#### PROBLEM DETAILS
Beneath this instruction is a block of data; output from it exactly the lines that run from the one containing "preset_button_1();" through the one containing "# _Z is a height", inclusive.

#### SUPPLIED MATERIAL
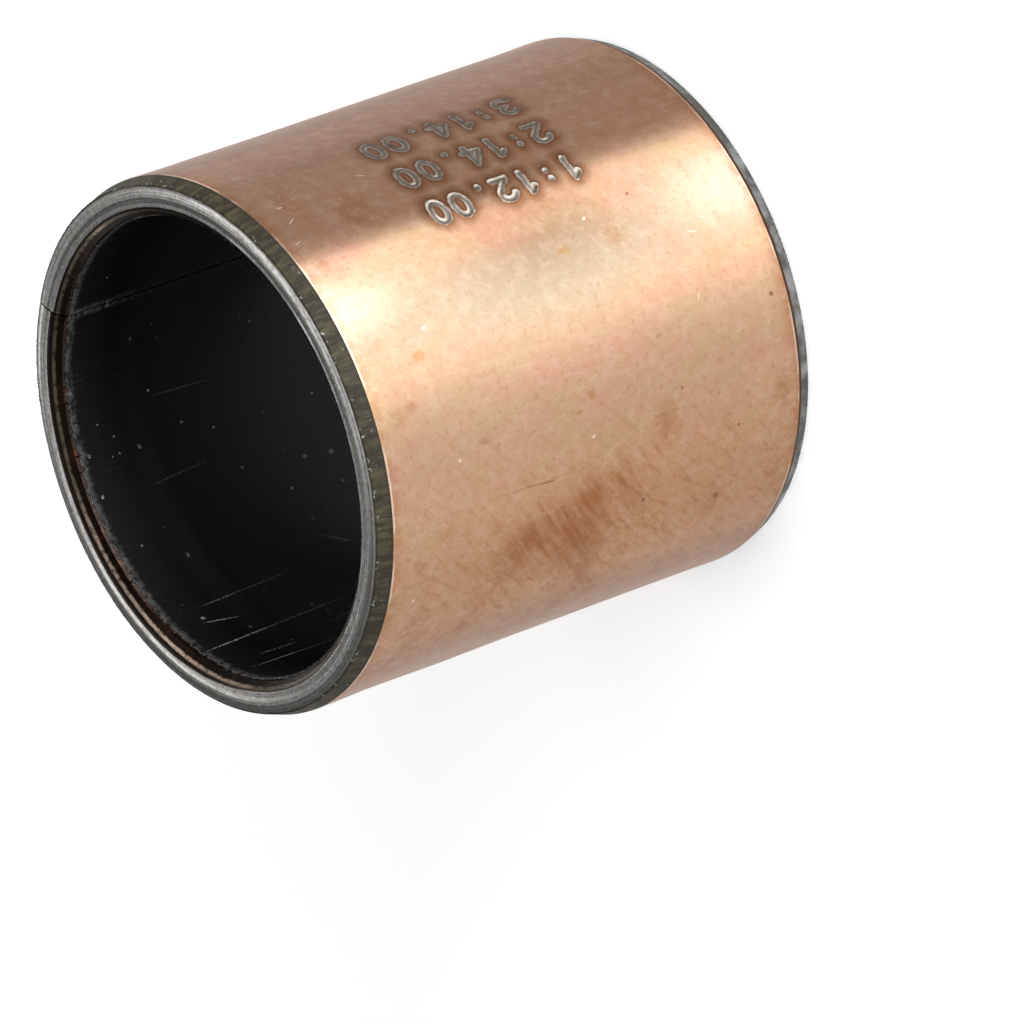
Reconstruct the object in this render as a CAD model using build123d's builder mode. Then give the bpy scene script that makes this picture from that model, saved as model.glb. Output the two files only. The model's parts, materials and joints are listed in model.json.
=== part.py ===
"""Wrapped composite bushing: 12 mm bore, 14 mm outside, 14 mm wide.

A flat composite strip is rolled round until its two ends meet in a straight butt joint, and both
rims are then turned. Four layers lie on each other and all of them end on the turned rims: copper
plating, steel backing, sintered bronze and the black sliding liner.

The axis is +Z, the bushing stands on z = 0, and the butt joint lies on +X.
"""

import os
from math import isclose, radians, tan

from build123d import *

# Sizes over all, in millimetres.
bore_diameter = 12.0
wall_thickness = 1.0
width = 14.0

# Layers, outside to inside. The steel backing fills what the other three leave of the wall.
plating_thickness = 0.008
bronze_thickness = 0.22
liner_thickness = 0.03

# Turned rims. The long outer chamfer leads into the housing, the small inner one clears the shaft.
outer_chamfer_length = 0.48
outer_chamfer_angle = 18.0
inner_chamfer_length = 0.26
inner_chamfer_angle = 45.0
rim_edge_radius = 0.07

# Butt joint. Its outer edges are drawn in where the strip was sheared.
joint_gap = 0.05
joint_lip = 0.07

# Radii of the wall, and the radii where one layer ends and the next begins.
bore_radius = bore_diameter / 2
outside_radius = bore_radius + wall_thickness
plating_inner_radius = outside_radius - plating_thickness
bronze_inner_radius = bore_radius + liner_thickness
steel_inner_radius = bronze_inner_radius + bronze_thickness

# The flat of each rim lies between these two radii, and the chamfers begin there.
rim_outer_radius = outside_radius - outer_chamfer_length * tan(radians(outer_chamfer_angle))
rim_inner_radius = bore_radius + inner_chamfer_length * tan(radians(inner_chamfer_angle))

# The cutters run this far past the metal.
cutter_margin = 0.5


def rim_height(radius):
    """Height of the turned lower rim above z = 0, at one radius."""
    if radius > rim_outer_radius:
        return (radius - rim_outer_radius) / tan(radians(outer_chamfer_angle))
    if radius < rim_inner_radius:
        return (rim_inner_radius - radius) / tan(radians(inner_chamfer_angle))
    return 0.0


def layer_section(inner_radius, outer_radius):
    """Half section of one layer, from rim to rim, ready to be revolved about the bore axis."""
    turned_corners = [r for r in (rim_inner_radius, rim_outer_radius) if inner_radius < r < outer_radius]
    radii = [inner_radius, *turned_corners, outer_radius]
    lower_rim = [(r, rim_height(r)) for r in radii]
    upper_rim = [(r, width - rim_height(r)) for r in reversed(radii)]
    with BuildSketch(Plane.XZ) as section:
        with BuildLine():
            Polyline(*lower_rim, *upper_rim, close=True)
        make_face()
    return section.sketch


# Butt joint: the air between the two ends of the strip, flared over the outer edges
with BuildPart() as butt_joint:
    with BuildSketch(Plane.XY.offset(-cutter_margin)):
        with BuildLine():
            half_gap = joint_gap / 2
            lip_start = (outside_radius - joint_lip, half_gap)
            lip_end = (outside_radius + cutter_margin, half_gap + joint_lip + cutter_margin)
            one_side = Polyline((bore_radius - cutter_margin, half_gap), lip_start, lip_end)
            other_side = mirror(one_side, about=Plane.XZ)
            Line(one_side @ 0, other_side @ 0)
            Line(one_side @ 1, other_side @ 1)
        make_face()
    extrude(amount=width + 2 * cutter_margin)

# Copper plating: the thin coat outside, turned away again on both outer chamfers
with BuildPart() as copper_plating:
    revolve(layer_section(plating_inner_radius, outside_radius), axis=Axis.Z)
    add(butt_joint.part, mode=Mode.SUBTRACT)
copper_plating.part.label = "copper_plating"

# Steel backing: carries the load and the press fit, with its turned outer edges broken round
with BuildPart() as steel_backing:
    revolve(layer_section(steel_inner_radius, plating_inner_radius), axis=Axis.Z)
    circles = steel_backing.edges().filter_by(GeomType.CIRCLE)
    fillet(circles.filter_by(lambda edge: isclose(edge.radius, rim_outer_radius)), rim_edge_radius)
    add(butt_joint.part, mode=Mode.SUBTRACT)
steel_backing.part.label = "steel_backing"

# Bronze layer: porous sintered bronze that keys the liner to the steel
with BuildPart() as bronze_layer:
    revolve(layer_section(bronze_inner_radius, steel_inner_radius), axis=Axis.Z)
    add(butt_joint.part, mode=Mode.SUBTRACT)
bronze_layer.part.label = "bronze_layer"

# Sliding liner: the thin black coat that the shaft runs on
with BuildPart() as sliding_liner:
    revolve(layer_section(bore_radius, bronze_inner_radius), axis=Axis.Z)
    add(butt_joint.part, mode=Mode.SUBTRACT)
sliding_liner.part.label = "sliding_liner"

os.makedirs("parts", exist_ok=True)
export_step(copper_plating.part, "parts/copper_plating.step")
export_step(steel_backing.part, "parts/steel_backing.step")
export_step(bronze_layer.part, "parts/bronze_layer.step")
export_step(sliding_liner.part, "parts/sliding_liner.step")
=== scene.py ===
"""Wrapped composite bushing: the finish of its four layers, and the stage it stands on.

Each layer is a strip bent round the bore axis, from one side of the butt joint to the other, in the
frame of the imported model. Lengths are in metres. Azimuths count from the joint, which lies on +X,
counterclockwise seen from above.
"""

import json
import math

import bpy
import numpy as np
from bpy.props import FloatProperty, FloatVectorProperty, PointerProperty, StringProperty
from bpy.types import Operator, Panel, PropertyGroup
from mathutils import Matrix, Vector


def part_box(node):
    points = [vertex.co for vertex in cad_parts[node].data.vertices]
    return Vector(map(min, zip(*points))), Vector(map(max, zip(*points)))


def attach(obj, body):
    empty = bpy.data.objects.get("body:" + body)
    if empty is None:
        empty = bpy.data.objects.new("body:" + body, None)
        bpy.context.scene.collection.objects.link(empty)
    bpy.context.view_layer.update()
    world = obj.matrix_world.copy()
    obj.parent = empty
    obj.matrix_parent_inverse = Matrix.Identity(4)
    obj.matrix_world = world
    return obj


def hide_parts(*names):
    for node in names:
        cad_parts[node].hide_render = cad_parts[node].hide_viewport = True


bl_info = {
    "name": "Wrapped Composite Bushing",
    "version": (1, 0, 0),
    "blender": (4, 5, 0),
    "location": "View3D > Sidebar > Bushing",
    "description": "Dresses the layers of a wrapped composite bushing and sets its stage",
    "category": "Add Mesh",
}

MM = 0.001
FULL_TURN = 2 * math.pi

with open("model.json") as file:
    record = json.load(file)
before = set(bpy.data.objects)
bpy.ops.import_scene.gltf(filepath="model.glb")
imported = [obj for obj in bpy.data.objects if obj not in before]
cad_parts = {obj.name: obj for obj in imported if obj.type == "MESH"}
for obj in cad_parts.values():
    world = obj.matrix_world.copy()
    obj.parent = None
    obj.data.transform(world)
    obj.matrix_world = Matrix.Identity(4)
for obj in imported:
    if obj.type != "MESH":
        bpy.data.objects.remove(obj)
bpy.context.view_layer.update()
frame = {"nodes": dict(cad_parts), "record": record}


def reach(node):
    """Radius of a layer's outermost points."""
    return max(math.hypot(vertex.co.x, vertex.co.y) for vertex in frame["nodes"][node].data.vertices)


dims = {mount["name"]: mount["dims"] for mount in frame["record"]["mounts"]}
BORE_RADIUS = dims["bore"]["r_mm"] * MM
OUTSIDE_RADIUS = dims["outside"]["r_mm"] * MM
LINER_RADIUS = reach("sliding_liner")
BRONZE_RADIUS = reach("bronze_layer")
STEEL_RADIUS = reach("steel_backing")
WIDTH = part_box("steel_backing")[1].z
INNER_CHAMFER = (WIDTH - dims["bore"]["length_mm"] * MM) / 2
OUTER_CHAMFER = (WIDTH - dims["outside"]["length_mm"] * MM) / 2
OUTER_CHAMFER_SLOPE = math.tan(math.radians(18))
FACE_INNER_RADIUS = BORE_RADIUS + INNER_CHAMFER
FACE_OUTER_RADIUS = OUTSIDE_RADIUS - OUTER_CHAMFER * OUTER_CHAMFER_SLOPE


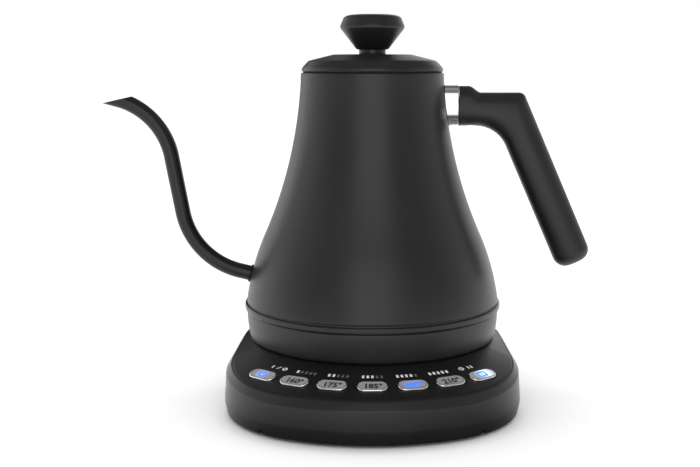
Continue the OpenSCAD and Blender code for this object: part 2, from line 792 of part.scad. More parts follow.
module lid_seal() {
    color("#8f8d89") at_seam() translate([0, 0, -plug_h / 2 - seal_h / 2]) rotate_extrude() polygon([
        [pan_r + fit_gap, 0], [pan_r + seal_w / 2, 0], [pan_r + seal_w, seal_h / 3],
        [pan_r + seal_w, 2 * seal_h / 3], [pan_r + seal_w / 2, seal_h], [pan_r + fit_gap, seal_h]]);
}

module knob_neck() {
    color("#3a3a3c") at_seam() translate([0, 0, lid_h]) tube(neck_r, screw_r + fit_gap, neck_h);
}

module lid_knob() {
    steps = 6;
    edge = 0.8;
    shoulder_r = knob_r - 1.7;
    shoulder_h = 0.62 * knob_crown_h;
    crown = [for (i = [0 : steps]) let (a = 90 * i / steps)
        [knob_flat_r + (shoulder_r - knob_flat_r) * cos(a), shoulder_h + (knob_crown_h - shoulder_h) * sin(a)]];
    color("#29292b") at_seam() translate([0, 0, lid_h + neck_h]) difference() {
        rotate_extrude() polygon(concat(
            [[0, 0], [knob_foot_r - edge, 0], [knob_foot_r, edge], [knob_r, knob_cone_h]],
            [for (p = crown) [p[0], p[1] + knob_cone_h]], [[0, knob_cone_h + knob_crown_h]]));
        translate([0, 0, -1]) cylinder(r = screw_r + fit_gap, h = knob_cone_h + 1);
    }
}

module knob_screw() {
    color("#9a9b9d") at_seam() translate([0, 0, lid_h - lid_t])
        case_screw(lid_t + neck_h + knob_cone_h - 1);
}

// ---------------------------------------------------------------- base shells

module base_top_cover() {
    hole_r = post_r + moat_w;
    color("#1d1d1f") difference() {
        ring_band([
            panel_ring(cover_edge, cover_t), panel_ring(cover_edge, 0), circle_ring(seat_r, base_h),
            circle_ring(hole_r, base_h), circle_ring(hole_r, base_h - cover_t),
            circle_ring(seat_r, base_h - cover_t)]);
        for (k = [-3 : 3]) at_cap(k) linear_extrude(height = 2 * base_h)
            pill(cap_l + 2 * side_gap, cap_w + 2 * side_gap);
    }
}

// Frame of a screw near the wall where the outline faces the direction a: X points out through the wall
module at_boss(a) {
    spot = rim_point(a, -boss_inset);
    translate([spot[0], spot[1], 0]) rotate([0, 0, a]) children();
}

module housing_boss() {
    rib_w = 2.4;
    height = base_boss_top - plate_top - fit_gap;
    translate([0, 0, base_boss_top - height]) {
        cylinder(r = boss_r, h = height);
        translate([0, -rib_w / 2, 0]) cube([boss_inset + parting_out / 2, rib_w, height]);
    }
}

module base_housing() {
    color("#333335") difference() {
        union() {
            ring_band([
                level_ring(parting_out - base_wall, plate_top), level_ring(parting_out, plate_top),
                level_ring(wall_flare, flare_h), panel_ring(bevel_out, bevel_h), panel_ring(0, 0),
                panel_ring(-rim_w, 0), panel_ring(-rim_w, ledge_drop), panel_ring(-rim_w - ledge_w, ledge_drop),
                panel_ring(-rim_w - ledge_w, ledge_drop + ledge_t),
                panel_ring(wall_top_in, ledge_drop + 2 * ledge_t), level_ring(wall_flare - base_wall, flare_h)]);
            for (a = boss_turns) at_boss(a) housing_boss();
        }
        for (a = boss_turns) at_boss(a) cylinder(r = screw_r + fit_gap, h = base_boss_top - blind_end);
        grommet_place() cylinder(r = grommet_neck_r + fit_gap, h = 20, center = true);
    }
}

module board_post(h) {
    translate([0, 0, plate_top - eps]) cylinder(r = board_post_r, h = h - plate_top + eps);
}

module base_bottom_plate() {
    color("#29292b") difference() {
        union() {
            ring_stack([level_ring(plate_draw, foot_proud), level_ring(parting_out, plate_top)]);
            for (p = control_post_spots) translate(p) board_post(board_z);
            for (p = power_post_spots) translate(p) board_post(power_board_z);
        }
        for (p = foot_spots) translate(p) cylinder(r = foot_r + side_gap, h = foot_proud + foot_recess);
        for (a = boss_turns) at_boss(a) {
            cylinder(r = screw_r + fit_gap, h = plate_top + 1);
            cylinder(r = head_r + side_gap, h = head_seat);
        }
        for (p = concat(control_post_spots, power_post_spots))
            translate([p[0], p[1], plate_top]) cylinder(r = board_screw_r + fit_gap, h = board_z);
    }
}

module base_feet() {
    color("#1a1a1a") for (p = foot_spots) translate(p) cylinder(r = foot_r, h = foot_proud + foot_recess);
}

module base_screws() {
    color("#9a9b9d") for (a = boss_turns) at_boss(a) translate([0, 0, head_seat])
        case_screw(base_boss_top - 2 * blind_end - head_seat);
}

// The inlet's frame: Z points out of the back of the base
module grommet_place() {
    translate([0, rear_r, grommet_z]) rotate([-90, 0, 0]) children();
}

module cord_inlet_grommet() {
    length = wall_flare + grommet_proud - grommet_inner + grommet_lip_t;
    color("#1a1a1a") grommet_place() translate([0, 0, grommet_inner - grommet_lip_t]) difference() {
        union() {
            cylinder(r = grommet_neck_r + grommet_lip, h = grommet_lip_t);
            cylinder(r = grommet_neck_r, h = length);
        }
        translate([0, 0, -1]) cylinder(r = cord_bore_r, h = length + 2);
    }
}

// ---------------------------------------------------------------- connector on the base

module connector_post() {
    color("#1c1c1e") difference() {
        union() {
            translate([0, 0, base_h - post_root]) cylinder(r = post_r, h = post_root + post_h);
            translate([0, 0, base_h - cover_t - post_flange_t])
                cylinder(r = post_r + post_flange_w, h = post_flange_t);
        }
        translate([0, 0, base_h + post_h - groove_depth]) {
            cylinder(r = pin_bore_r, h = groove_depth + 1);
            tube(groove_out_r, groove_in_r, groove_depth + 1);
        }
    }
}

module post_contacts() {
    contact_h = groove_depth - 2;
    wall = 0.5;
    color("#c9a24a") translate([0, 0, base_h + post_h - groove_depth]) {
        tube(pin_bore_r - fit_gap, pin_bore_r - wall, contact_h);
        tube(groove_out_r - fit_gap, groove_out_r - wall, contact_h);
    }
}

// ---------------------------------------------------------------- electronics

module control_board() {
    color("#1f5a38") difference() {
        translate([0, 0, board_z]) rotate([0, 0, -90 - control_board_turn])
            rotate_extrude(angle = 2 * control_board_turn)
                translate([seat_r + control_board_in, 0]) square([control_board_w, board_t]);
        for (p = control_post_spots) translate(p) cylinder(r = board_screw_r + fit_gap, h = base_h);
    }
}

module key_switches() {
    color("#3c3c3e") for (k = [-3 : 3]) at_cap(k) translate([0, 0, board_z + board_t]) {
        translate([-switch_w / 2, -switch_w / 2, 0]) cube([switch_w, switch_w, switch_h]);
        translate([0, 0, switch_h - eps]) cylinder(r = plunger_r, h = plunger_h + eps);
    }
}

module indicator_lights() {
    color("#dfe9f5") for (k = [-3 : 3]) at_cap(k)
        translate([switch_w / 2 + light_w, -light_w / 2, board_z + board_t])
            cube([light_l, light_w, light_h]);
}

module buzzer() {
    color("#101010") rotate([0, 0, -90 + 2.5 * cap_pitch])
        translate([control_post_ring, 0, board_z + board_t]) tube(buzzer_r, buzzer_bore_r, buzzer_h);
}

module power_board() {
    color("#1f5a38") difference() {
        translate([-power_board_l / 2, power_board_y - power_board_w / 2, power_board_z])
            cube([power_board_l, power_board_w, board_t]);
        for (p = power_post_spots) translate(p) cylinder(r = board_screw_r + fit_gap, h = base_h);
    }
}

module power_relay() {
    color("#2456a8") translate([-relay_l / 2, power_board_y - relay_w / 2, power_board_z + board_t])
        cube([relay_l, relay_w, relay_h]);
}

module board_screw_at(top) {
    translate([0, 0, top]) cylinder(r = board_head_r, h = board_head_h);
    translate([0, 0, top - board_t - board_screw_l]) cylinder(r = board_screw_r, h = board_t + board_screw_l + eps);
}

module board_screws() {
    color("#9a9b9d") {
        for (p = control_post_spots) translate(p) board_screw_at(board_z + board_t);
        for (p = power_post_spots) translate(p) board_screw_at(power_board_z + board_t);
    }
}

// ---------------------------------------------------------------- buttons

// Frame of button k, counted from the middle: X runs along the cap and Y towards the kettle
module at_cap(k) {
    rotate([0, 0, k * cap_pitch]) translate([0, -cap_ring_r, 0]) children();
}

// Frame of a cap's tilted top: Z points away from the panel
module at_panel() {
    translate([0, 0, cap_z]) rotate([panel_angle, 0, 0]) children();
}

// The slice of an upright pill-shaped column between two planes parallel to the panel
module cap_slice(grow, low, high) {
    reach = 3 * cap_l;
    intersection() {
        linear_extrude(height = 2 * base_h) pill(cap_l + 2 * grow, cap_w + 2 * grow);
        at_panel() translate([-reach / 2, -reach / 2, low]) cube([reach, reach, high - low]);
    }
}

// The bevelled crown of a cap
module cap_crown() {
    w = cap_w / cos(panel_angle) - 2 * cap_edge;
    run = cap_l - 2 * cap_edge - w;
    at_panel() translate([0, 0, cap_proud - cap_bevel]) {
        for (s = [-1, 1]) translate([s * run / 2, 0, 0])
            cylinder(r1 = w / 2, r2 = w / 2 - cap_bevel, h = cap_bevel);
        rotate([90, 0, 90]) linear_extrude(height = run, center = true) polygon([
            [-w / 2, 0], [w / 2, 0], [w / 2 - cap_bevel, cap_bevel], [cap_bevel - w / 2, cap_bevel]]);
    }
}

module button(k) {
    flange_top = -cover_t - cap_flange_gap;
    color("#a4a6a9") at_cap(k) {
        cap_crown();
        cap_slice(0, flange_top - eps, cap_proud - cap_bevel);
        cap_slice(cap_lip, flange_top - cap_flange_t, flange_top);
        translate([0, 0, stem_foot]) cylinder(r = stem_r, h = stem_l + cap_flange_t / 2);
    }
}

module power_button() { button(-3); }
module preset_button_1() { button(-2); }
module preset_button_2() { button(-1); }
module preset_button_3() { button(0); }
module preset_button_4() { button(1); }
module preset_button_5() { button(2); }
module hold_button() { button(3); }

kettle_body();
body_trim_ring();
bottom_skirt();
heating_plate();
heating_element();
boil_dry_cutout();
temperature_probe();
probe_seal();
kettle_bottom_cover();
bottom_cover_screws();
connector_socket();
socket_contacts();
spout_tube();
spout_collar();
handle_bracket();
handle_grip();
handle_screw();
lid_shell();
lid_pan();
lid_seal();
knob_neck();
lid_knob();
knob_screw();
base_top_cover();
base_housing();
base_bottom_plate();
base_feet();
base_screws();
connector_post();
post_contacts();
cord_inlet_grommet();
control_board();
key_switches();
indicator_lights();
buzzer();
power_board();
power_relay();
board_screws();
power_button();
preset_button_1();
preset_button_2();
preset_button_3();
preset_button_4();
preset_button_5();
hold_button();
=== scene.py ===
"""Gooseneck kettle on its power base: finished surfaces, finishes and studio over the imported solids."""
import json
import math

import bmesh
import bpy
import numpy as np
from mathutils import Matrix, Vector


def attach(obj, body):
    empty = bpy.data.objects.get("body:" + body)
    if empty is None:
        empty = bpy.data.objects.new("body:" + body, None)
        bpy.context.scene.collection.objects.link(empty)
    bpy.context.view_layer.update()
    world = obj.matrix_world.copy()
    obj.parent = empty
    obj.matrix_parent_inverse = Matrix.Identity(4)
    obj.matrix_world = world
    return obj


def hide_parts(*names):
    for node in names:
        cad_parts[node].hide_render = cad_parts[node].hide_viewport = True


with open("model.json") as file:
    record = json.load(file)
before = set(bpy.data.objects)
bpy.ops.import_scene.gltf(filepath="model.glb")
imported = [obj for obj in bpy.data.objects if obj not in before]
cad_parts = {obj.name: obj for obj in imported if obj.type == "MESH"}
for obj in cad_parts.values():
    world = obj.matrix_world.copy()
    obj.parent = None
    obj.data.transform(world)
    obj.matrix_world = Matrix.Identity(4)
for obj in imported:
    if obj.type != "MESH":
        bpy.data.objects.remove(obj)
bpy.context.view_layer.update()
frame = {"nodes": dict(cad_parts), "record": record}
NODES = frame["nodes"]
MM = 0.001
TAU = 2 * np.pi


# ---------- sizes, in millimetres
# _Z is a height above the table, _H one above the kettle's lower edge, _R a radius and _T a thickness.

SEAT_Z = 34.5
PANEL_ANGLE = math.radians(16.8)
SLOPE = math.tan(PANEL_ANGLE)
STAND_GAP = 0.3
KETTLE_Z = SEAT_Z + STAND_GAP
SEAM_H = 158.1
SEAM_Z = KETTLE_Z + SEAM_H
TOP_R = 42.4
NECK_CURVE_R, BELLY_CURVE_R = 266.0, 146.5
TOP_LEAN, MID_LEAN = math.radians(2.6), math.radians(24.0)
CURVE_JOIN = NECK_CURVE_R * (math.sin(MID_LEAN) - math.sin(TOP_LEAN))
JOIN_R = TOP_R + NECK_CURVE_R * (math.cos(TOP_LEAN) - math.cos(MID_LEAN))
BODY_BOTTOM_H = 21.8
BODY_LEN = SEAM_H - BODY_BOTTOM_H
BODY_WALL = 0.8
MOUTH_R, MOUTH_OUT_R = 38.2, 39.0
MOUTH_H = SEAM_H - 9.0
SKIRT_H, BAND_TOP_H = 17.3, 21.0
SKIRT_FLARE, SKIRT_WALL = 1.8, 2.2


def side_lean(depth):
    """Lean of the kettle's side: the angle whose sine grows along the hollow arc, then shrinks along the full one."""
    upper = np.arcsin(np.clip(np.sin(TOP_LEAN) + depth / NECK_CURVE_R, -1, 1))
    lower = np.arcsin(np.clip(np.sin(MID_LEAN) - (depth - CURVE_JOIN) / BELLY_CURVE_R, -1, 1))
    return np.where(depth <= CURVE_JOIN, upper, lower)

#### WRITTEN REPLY
preset_button_1();
preset_button_2();
preset_button_3();
preset_button_4();
preset_button_5();
hold_button();
=== scene.py ===
"""Gooseneck kettle on its power base: finished surfaces, finishes and studio over the imported solids."""
import json
import math

import bmesh
import bpy
import numpy as np
from mathutils import Matrix, Vector


def attach(obj, body):
    empty = bpy.data.objects.get("body:" + body)
    if empty is None:
        empty = bpy.data.objects.new("body:" + body, None)
        bpy.context.scene.collection.objects.link(empty)
    bpy.context.view_layer.update()
    world = obj.matrix_world.copy()
    obj.parent = empty
    obj.matrix_parent_inverse = Matrix.Identity(4)
    obj.matrix_world = world
    return obj


def hide_parts(*names):
    for node in names:
        cad_parts[node].hide_render = cad_parts[node].hide_viewport = True


with open("model.json") as file:
    record = json.load(file)
before = set(bpy.data.objects)
bpy.ops.import_scene.gltf(filepath="model.glb")
imported = [obj for obj in bpy.data.objects if obj not in before]
cad_parts = {obj.name: obj for obj in imported if obj.type == "MESH"}
for obj in cad_parts.values():
    world = obj.matrix_world.copy()
    obj.parent = None
    obj.data.transform(world)
    obj.matrix_world = Matrix.Identity(4)
for obj in imported:
    if obj.type != "MESH":
        bpy.data.objects.remove(obj)
bpy.context.view_layer.update()
frame = {"nodes": dict(cad_parts), "record": record}
NODES = frame["nodes"]
MM = 0.001
TAU = 2 * np.pi


# ---------- sizes, in millimetres
# _Z is a height above the table, _H one above the kettle's lower edge, _R a radius and _T a thickness.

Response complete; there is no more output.